Just because someone, anyone, comes up with some likely unsubstantiated and probably unsupportable pie chart on how to split up the audio outfit’s funding in terms of flat percentages… like at a dealer’s shop… look closely at the systems they have setup in house and do a bit of quick math and see if the dealer is keeping to the same ratios they would have you maintain.


past times, hobbies, and or devotions engage more than simple numbers.  enthusiastic folks can and will overstrech means, some more prudent people will use good sense and restrain their financial    involvement. but as long as the variable is generated by the human  and his or her prevailing condition making the call, its truly an anything goes prospect at all times.


Botom line 

, when all accusations of a thing are partially or wholely subjective, there can be no absolutes. 



@gofastr

byee!


Really good speakers dont cost as much as they used to. 

Many very good used speakers available for less money too.
The process all starts with a room, a budget and a "sound" you are trying to achieve.  You buy the gear you think will give you the sound you want and when you bring it home and set it up in your room, you get your answer.
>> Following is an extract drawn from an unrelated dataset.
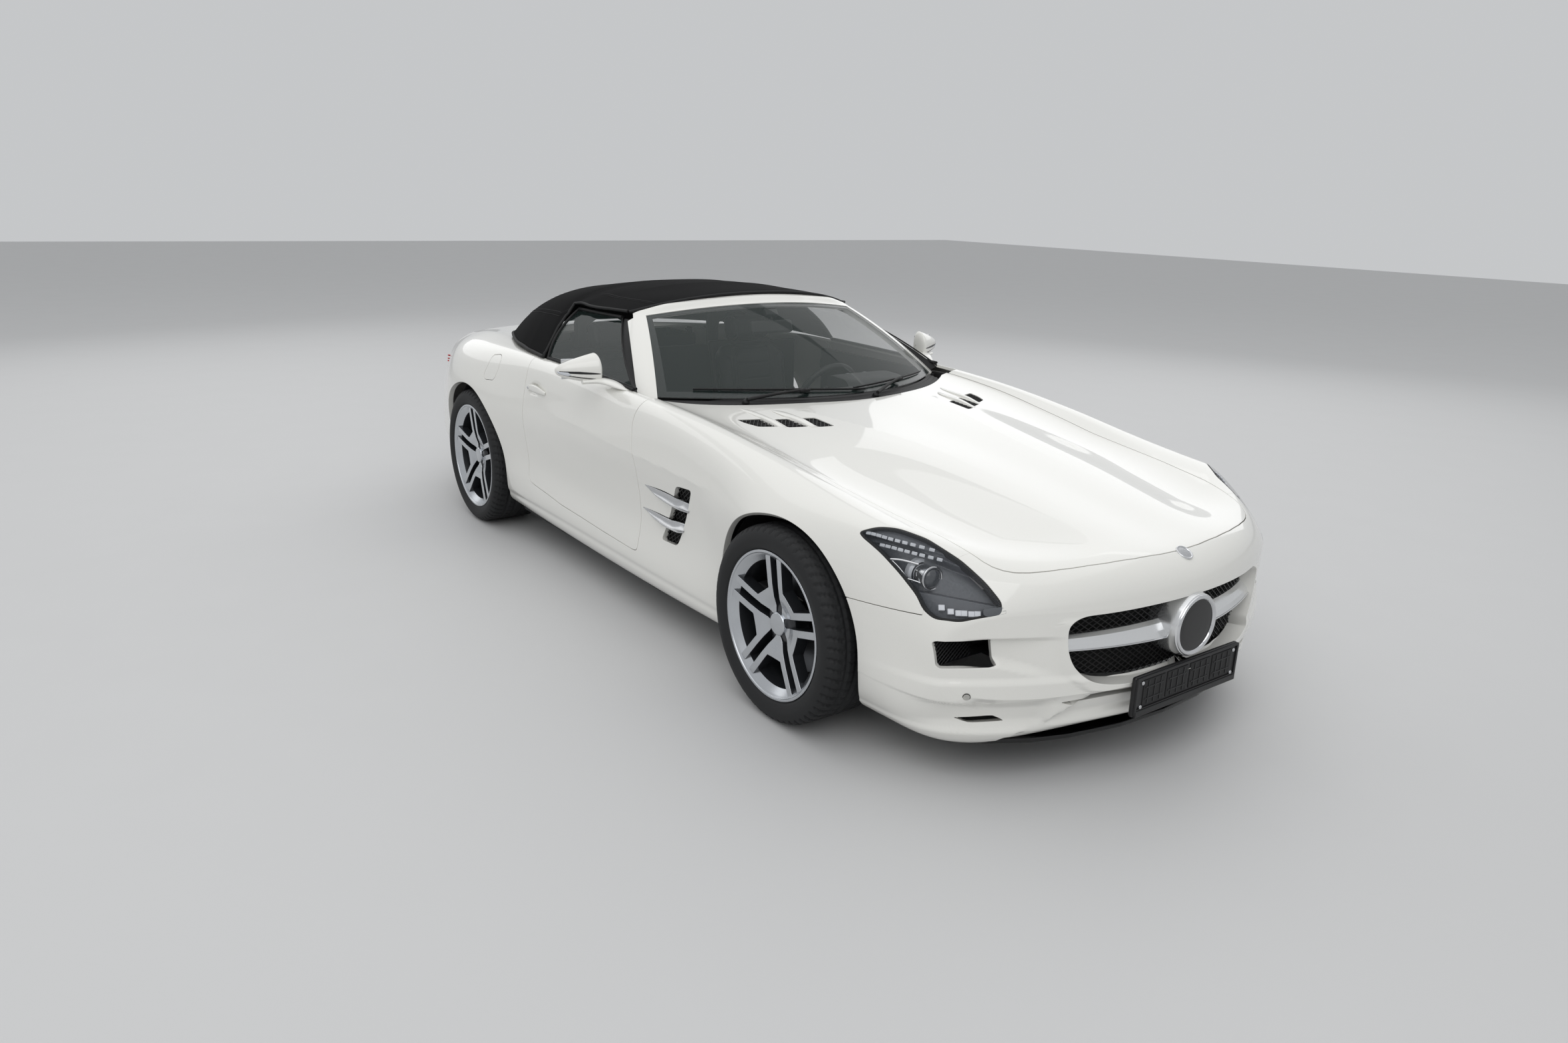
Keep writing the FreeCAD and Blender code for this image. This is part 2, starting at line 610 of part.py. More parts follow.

Most likely, its not perfect and for most of us, the "tuning" begins...not so much with dsp (yet) but with changing wires, electronics and speakers.  Eventually we get there (hopefully).  The better the room you have, the easier it is, the less expensive it can be and the better the overall result.

Every piece matters...BUT as blindjim pointed out, the Florida audio show had pretty much all similar rooms with decent construction and decent sound, so comparison was somewhat on a same same basis.  You could get great sounding (in those rooms) budget speakers and systems from Fyne, Magnepan and SVS....and you could get better sound from speakers costing 10x more driven by gear costing 10x more also.

I only picked up system pricing from a few rooms...The Magnepan .7s ($1400)... represented 7% of the total system cost.  The Fyne 502s ($2500)  were 11% of the system cost.  The Spatial M3s ($4200) were 33% of the system cost.  The Spendor D9.2s ($11,495) were 18% of the system cost. 


By comparison...my speakers + subwoofer represent 44% of my system cost...it wasn't planned that way, it just end up that way after a lot of tuning to get the sound I wanted.
maybe it’s been said in this thread but it is illogical and uninformed to make statements as to how particular speakers sound unless you listen to them in your home with your electronics. this is not generally possible so one has to make an informed guess.
last thing but important. it’s said that your  system is limited to its weakest link. does anyone really think it should be the speakers? unless you use effective eq nothing on the front end will change the ‘character’ of the speakers. they have to be very good. 
I have a pair of 30-yr old Sanyos -- two-way.  Cost about $100.  Great sound.  It's the wood box that makes the sound.  Particle board or plywood can't be beat.
As long as we can avoid the interminable hell of this forum:

  My Long List of Amplifiers and My Personal Review of Each!

...@ 187 pages, and 9.3K+ posts.....(apparently on 'life support' of some fashion.....)....😒

Speakers are our reproducers, the final instrument.
They matter.
The room they're in does as well...perhaps more....
What's 'upstream' Does....but it's a matter of taste and budget.

Beat a dead horse.
Stitch it up, blow hot air into it.
Renew the beatings.....

..and then wonder and complain about 'trolls'.....

Beats me, too....;)
Lovin’ my Tannoy Eaton Lagacys @ $5500 retail...beautiful sound. Hehehe, only paid $3900 brand new including Atacama SLX 400 stands!! I ain’t telling.....😁 I’ll add em’ to my collection of Wharfedales and my klipsch. Driving the tannoys with a Sugden A21se pure class A single ended integrated, pure heaven.....bass from the depths of hell....ok, I stole that from Part Time Audiophile guy lol.